Luthardt: Thomas Salomon. Und der ist hundertprozentig von dem überzeugt, was er da erzählt. Der ist einer der Vordenker, zusammen mit Jürgen Gansel und Holger Apfel aus Sachsen.

SPIEGEL ONLINE: Von welcher Politik träumen die Herren?

Luthardt: Vom Deutschen Reich. Die sind vollauf davon überzeugt, dass sie irgendwann mal eine Wahl gewinnen und dass es dann richtig losgeht. Was dann passiert, kann sich jeder denken.

Die Fragen stellte Christoph Ruf

blalba

ausgefüllt 26.02.2009 - 16:28
laut altermedia wurde das braune haus schon längst wegen den stories des "aussteigers" nach waffen usw. durchsucht. gefunden wurde nix. also wohl mal wieder jemand, der mit der aussteigermasche ein paar kröten verdienen will...

Interview Spiegel

Wahrheit 27.02.2009 - 10:52
Die Schilderungen haben ein heute (25.02.09 Anm. Luthardt) durch das Landeskriminalamt Thüringen eingeleitetes Ermittlungsverfahren zur Folge. Das Ermittlungsverfahren richtet sich gegen die NPD-Kreisgruppe Jena / Saale-Holzland-Kreis. Erste Überprüfungen am heutigen Tag erbrachten keine Hinweise auf Waffen im Sinne des Waffengesetzes.

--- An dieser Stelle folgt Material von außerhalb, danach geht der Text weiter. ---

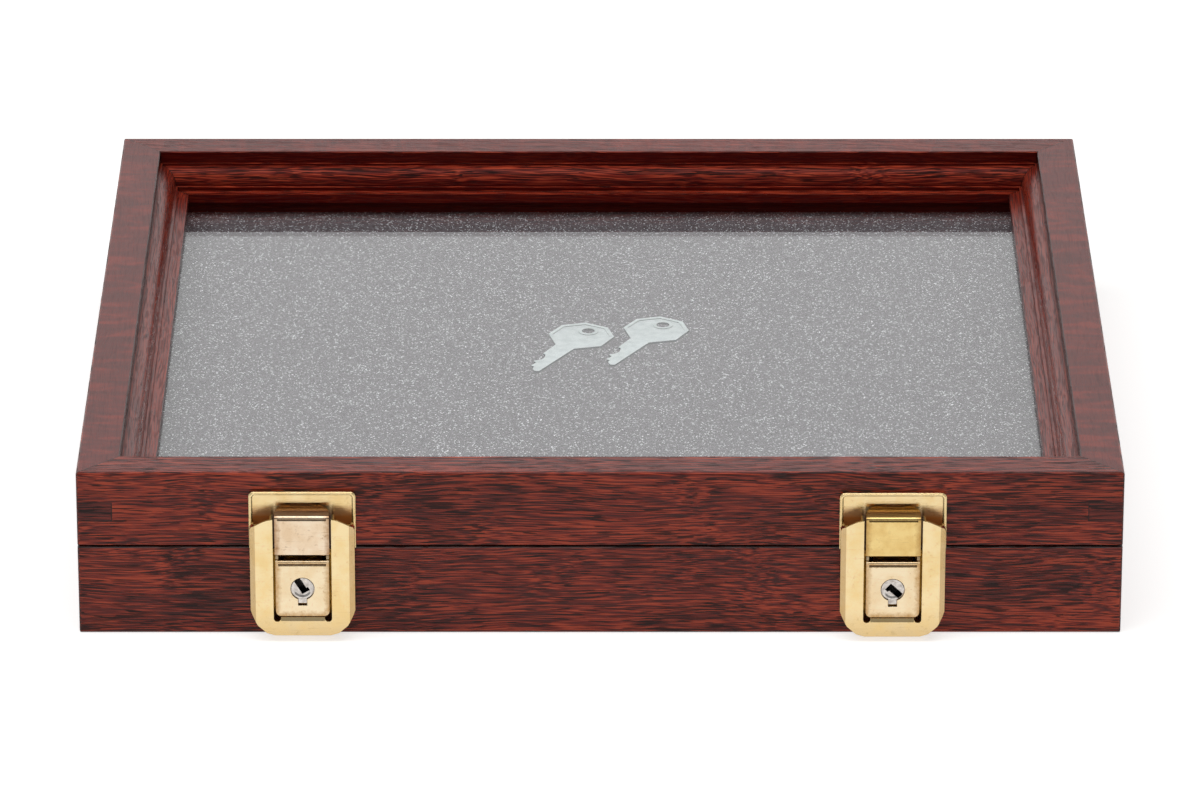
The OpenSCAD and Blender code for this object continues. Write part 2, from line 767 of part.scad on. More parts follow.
base_front_rail();
base_back_rail();
base_left_rail();
base_right_rail();
bottom_panel();
foam_pad();
key_left();
key_right();
lid_front_rail();
lid_back_rail();
lid_left_rail();
lid_right_rail();
lid_corner_keys();
glass_pane();
glass_stops();
hinge_leaf_base_left();
hinge_leaf_base_right();
hinge_leaf_lid_left();
hinge_leaf_lid_right();
hinge_pin_left();
hinge_pin_right();
hinge_screws_base();
hinge_screws_lid();
strike_plate_left();
strike_plate_right();
strike_screws();
latch_plate_left();
latch_plate_right();
latch_screws();
latch_cover_left();
latch_cover_right();
lever_rivets();
lock_lever_left();
lock_lever_right();
hook_pin_left();
hook_pin_right();
draw_hook_left();
draw_hook_right();
lock_barrel_left();
lock_barrel_right();
lock_plug_left();
lock_plug_right();
lock_tongue_left();
lock_tongue_right();
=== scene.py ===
import math
import bpy
from mathutils import Matrix, Vector


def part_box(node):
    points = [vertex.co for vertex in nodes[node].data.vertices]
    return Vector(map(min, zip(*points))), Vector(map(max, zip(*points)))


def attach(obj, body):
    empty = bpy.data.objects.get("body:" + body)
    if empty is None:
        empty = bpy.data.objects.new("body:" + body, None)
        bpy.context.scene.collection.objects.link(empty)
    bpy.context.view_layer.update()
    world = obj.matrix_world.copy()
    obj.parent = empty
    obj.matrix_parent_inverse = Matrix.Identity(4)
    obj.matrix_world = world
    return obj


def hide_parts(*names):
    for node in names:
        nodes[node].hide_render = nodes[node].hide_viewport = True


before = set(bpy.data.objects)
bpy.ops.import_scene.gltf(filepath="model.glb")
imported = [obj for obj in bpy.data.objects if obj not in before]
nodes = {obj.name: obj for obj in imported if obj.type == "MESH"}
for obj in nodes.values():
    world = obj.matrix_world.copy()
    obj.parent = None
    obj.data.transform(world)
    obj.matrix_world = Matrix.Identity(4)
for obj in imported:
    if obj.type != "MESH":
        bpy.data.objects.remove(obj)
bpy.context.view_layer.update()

# The case stands on a white table in front of a white wall, seen from the front and above.
# A long lens keeps its sides nearly parallel. The camera's place was solved from the
# corners of the case.
CAMERA_AT = Vector((-0.00477, -2.28075, 0.98353))
CAMERA_DIP = 0.400873
CAMERA_YAW = 0.00218
CAMERA_ROLL = 0.00087
LENS_MM = 241.58
SENSOR_MM = 36

ahead = Vector((math.sin(CAMERA_YAW) * math.cos(CAMERA_DIP),
                math.cos(CAMERA_YAW) * math.cos(CAMERA_DIP), -math.sin(CAMERA_DIP)))
level = Vector((math.cos(CAMERA_YAW), -math.sin(CAMERA_YAW), 0))
upward = level.cross(ahead)
across = level * math.cos(CAMERA_ROLL) + upward * math.sin(CAMERA_ROLL)
upright = upward * math.cos(CAMERA_ROLL) - level * math.sin(CAMERA_ROLL)
camera = bpy.data.objects.new("camera", bpy.data.cameras.new("camera"))
camera.data.sensor_width = SENSOR_MM
camera.data.lens = LENS_MM
camera.data.clip_start = 0.1
camera.data.clip_end = 20
turn = Matrix((across, upright, -ahead)).transposed().to_4x4()
camera.matrix_world = Matrix.Translation(CAMERA_AT) @ turn
bpy.context.scene.collection.objects.link(camera)
bpy.context.scene.camera = camera
bpy.context.scene.view_settings.view_transform = "Standard"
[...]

Weitere Ermittlungshandlungen zu NS- und SS-Propagandamaterial werden folgen.
Text: LKA Thüringen

Die so genannten ersten Überprüfungen, welche keine Hinweise auf Waffen im Sinne des Waffengesetzes erbrachten, sahen wie folgt aus: Einvernahme der Person Luthardt durch Staatsschutz und LKA mit nachfolgender Befragung. Nach Richtigstellung, dass es sich um ein Interview aus dem Jahr 2007 handelte, wurde keine Durchsuchung des Objektes durchgeführt.